Though the college-benefit program had been in effect for a short time, some Post editor already saw the education benefit as a giant waste of taxpayer’s money.

Yet, by early the next year, there were signs of a general shift in Americans’ attitude toward education. Civilian adults, like the returning veterans, wanted to make up for the opportunities they’d lost during the war, and the Depression before it. Early in 1946, the Post reported “facilities of the country’s adult-education program are creaking under the load as [Americans] enroll by the hundreds of thousands.”

If, citizens have reasoned, a university can help practicing physicians, engineers, and so on, keep up to date, why can’t it tackle things that have ordinary folks stopped in their tracks?

A Gallup poll last spring indicated that 34 per cent of the adult population—25,000,000 folks—had the impulse to take advantage of part-time educational facilities after the war.   [“Look Who’s Going To School Now!” Harold Titus, Feb. 9, 1946]

And just one year after the Post reported G.I.’s rejected education, it ran “Crisis at the Colleges.”

"'Illiniville,' where these scarce prefabricated houses take care of 275 student veterans with their families. A total of 1200 applied."

Heads of American colleges … are confronted with a reality that has always been a democratic dream: the opportunity to raise the educational attainments of a solid chunk of a whole generation. Because of the Government subsidy to servicemen, the opportunity is here; men who could never come to college under ordinary circumstances are enrolling or knocking at the doors.

[However] the colleges do not have the facilities, the housing, the instructors, or classrooms to handle [the opportunity]. The primary, the immediate, the all-important, problem is housing.

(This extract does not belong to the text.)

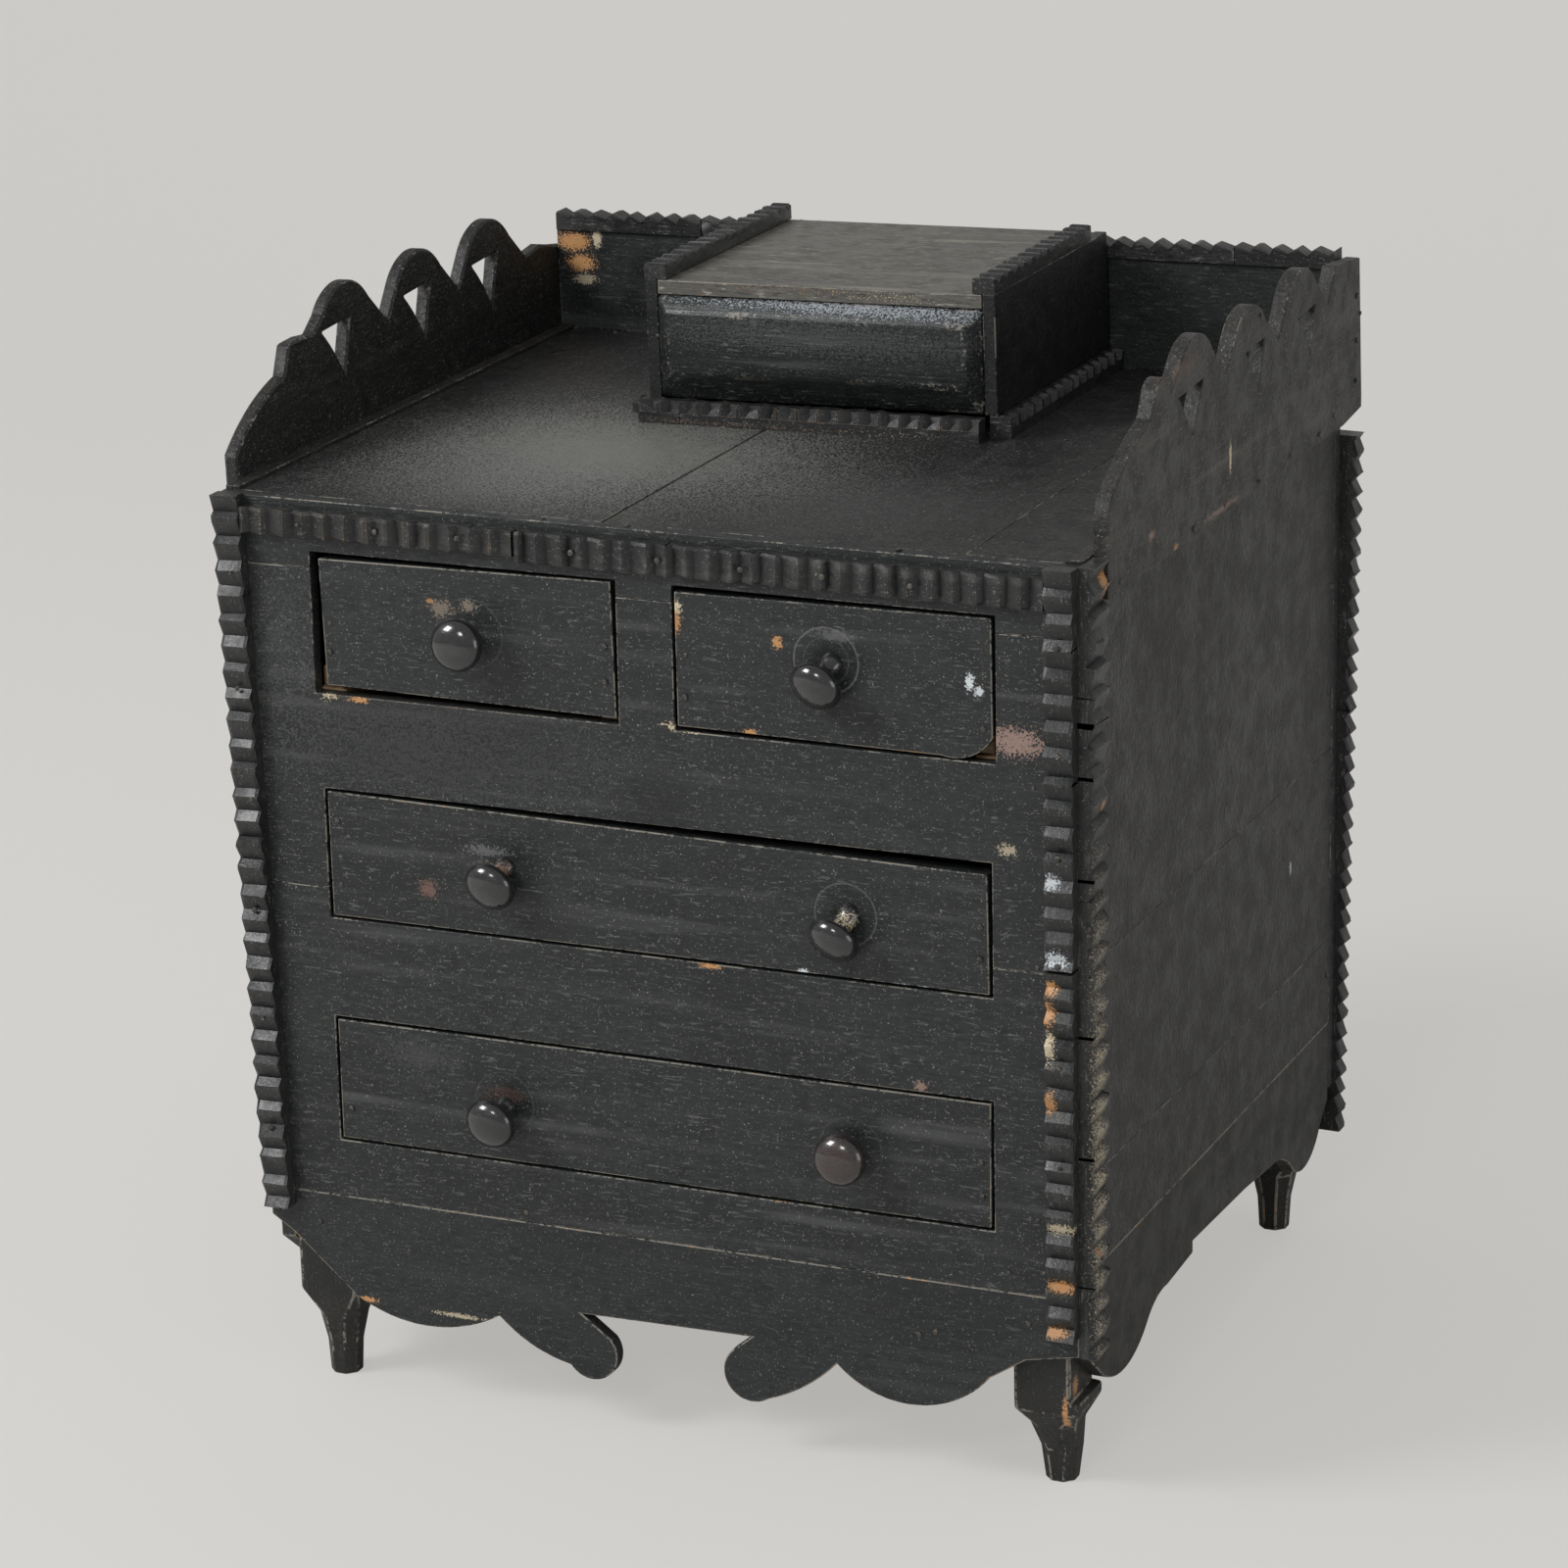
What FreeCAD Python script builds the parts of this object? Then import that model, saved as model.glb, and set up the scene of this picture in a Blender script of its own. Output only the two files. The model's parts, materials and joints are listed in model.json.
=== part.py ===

Thousands of eligible veterans were turned away last September because the colleges had no place to quarter them; thousands more were turned away in February at the beginning of the second semester. And yet the enrollment of veterans rose immensely because the colleges did find some place, some way, to house some of them.

Here was the situation at Illinois during the second half of the school year. Total undergraduate enrollment at Urbana … was 12,780. This is more students than ever attended there before. … Total veteran undergraduate enrollment was 5509.

There were veterans living in basements, veterans in garrets, veterans in made-over garages and abandoned filling stations. There were 300 sleeping in double-decker beds in the gaunt building known as the Old Gymnasium Annex.

Gone is the campus where every prospect pleases… Cruelest blows to academic serenity are the clotheslines behind the trailers and prefabricated houses. Along with the leaves of the traditional whispering maples there are, diapers and children’s underpants blowing in the wind.

By the time the program ended in 1956, it had helped 2.2 million Americans attend college and another 6.6 million receive training.

It would be hard to over-estimate the effect on this country made by this wave of America’s college-educated G.I.s. It enabled these men to lead the changing industries of the post-war world. It also produced a higher expectation for education in the American public; a 10th-grade education became less socially acceptable in the growing middle class.

The G.I.-Bill generation passed its faith in education on to the next generation, which passed on to their children. It is still an article of faith to many Americans today despite the low employment rate of college graduates.